The mushrooms possess no chlorophyll and so are parasites in the vegetable kingdom. They are the link leading vegetable matter to animal form and therefore glands in the animal body of animals and human beings are the sustaining and supporting agency of animal form. That a caterpillar should be seated on a mushroom is itself a remarkable bit of inspirational imagining, and that one side of this mushroom should cause Alice to grow and that the other should reduce her in stature is so perfect a picture of the functioning of the anterior and posterior lobes of the pituitary body as to make Alice in Wonderland forever immortal as an achievement in symbolism. Growth and its lack, especially in stature as in acromegaly or giantism except in stature and similar disorders of animal development, is controlled entirely by these two lobes in counterbalance. The hookah or an arrangement to pass smoke through water is an added touch of unwitting genius, for the endocrines alone make possible the entrance of spirit or smoke into sensation or water.

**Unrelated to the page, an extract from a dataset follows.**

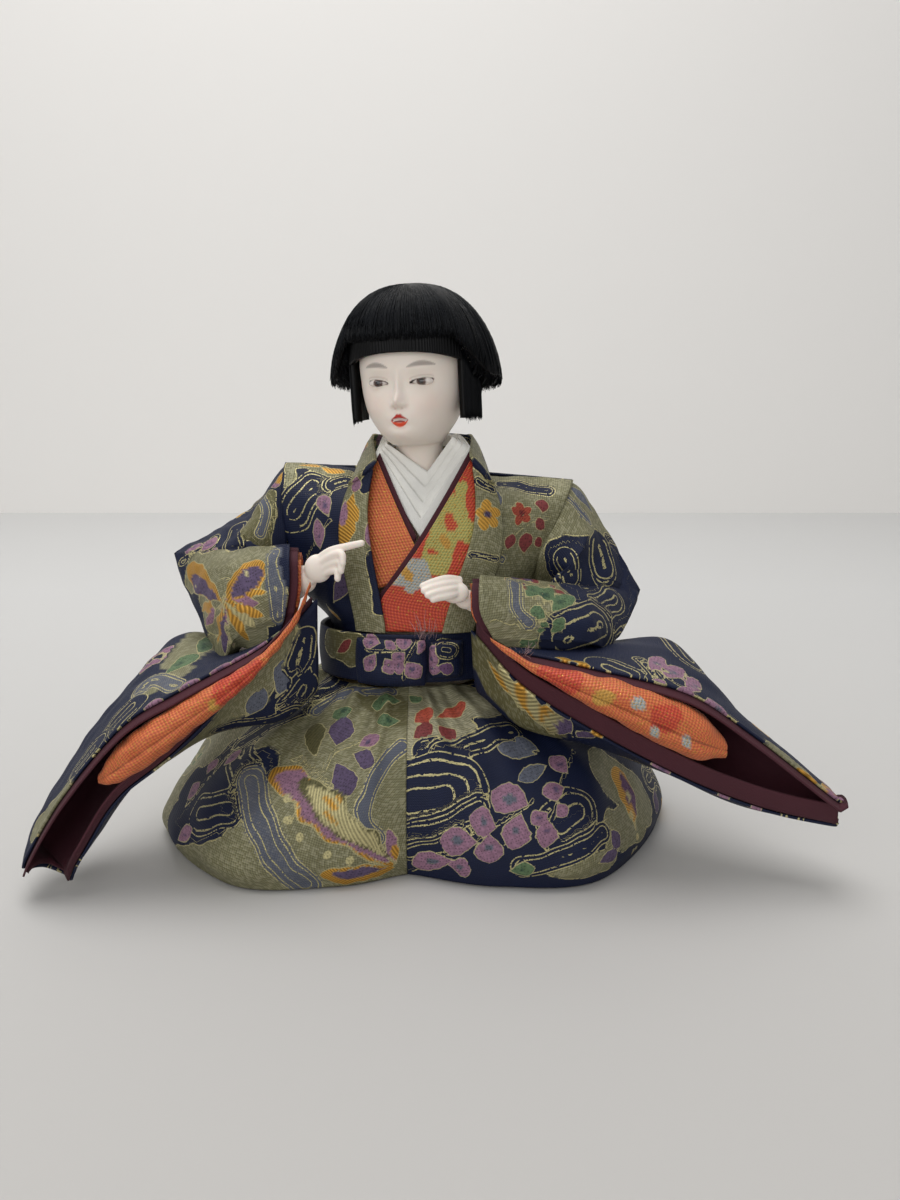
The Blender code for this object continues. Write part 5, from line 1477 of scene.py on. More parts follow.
# The butterfly on the left forearm: its middle, then each stripe's tip, colour, gold and half width
BUTTERFLY_BODY = (221, 600)
BUTTERFLY_STRIPES = [
    ((264, 592), GOLD, 0.9, 2.2), ((258, 604), MAUVE, 0.0, 2.0), ((262, 618), GOLD, 0.9, 2.2),
    ((254, 630), PALE_GOLD, 0.6, 2.0), ((246, 642), GOLD, 0.9, 2.0), ((236, 650), MAUVE, 0.0, 1.8),
    ((222, 658), PURPLE, 0.0, 2.0), ((210, 646), GOLD, 0.9, 2.0), ((202, 628), MAUVE, 0.0, 1.8),
    ((198, 612), GOLD, 0.9, 1.8),
]
ARM_MOTIFS = {
    -1: [
        ("field", OLIVE, 0.3, ((262, 498), (254, 528), 4.6), ((272, 510), (264, 540), 3.4)),
        ("streams", [(256, 496), (266, 510), (262, 530)], 2.2, 1.8, SLATE),
        ("loops", (236, 526), (232, 544), 4.2, 2.8),
        ("streams", [(180, 560), (205, 545), (214, 536)], 2.0, 2.4),
        ("hearted", MAUVE, PURPLE, ((182, 552), (200, 542), 2.2), ((200, 548), (216, 534), 2.4),
         ((208, 552), (224, 548), 1.8), ((266, 470), (274, 486), 2.0)),
        ("gilded", GOLD, 0.9, ((282, 462), (276, 482), 1.8)),
        ("field", SAGE, 0.6, ((190, 572), (255, 558), 7.0), ((205, 610), (256, 600), 9.0),
         ((222, 648), (250, 636), 6.0)),
        ("streams", [(274, 550), (274, 585), (276, 620)], 2.8, 1.7, SLATE, 0.2, False),
        *[("leaf", BUTTERFLY_BODY, tip, half, tone, gold) for tip, tone, gold, half in BUTTERFLY_STRIPES],
        ("leaf", (219, 602), (184, 568), 4.6, GOLD, 0.9, 0.5),
        ("leaf", (223, 600), (264, 560), 6.0, GOLD, 0.9, 0.5),
        ("leaf", (216, 600), (189, 575), 3.0, PURPLE, 0.0, 0.5),
        ("dots", PALE_GOLD, 0.9, (193, 584)),
        ("leaf", (228, 598), (259, 568), 4.2, PURPLE, 0.0, 0.5),
        ("dots", PALE_GOLD, 0.9, (243, 573)),
        ("leaf", (221, 592), (221, 612), 1.5, PALE_GOLD, 0.7),
    ],
    1: [
        ("leaves", SLATE, ((596, 514), (570, 484), 3.2)),
        ("streams", [(564, 492), (580, 506), (592, 520)], 1.6, 1.6, SLATE),
        ("field", NAVY, 0.0, ((565, 560), (625, 570), 10.0), ((600, 610), (628, 585), 9.0),
         ((560, 566), (590, 600), 6)),
        ("loops", (602, 545), (606, 566), 6.4, 4.0),
        ("loops", (562, 560), (572, 572), 4.8, 3.0),
        ("loops", (602, 606), (618, 596), 5.6, 3.0),
        ("loops", (570, 640), (604, 622), 9.5, 3.4),
        ("hearted", GREEN, DARK_GREEN, ((524, 594), (540, 584), 2.8), ((540, 606), (552, 584), 2.8),
         ((552, 612), (574, 592), 3.2), ((546, 614), (530, 606), 2.8), ((556, 616), (566, 628), 3.0),
         ((544, 618), (546, 634), 2.6)),
        ("stem", [(530, 590), (546, 610), (560, 630)]),
        ("streams", [(514, 580), (518, 604), (530, 626)], 2.2, 1.6, SLATE, 0.2),
    ],
}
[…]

The law of applied psychology or the fifth big idea for the solution of personal problems is brought out here in the technique of wisdom. The serpent that eternally symbolizes wisdom is well defined by the pigeon or the dove, the symbol of the spirit that is Jonah, or by sign or symbol that only Jesus would give. All who eat eggs get understanding from the germ or essence of the egg or seed of things. In this incident the phenomenon of the use of knowledge is made clear and is symbolized by the right and left hands. The right is the conscious activity of being leading to specialization or growing small whereas the left is the subconscious leading to universalization or growing large. As good measure in this rich symbolism the student of numerology will find much of interest in Alice's various dimensions. The student must learn to EAT SOMETHING and wrap himself around substance. If man will eat of the spirit and of the earth, or subconscious and conscious matter alternately until balance in understanding is struck, he will be able to master all problems.